While the term “roadmap” was adopted by the GSF for the purposes of the workshop, the word is not
universally applied to the results of strategic long-term planning exercises. Thus, when twenty such exercises
were examined in detail by the GSF secretariat during the preparations for the Bologna workshop, the term
appeared in only four of the titles5. Thus, “roadmap” cannot yet be considered as a standard term of art,
although it is commonly used in the science policy community, and is used exclusively in this report.
In analysing the contents and impact of a roadmap (or when undertaking a new roadmapping project) it is
important to clarify the roles played by two principal actors/stakeholders: the scientific community and the
governmental authorities (notably, funding agency officials). The former normally restrict themselves to
scientific arguments, aimed at defining the most pressing research questions, and identifying a corresponding
optimal set of high-priority research infrastructures. But even in cases where the entire roadmapping exercise
takes place among scientists, a significant measure of policy-relevance, political sensitivity and budgetary
discipline are needed. Any scientific community would be ill-advised to generate a lengthy “wish list” of
expensive projects that had little prospect of being funded.
In recent years, a specific roadmap category has gained increasing popularity: strategic plans elaborated jointly
by scientists and policymakers, under the aegis of the latter, with well-defined explicitly-stated contexts, goals,
procedures and outcomes. Within this category, the role of the scientists is conceptually straightforward,
although, in practice, it may prove to be difficult and time-consuming. Typically, it involves the organisation
of extensive “bottom-up” consultations, leading to tough choices among competing projects. The role of the
policymakers is quite different, since they are public servants whose work is embedded in a broad, multi-
agency governmental agenda. They must often introduce non-scientific issues and priorities into the
roadmapping process, among them: (1) political and societal goals such as sustainable development, capacity
building in developing countries, environmental protection, energy security; (2) national and/or regional
development goals, including the evolution and potential re-direction of existing infrastructures (such as large
laboratories or research centres); (3) imperatives linked to innovation, economic competitiveness, technology
development and job creation. These national social, political and economic considerations have high priority;
therefore, it is to be expected that some of the research infrastructures that are relevant for these priorities will
be implemented even if they are not the ones that would have been chosen by scientists alone, i.e., they may
end up being implemented outside of any roadmapping process.
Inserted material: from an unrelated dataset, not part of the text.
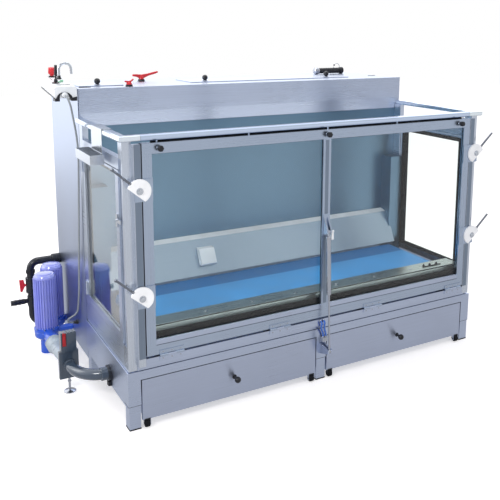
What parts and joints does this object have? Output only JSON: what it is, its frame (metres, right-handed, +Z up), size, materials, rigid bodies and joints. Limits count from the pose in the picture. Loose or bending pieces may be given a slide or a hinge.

The purposes of roadmaps can vary a great deal. In a broad sense, roadmapping reflects a wish to advance the
policy-making process, beyond past practices in which proposals for large infrastructures where considered
separately based on lobbying by strongly motivated individuals or communities of scientists. Some roadmaps
are broad “vision statements” that are meant to contribute to the general debate about future large projects,
while others delve deeply into the details of specific proposals, concluding with carefully worded evaluations
that can determine the fate of major infrastructure initiatives. In rare cases, a finished roadmap can become a
“blueprint”, i.e., it is treated as a list of projects that are to actually receive funding, and are to be implemented
as described. More often, the roadmap reflects the consensus intentions of both the policy (funding agency)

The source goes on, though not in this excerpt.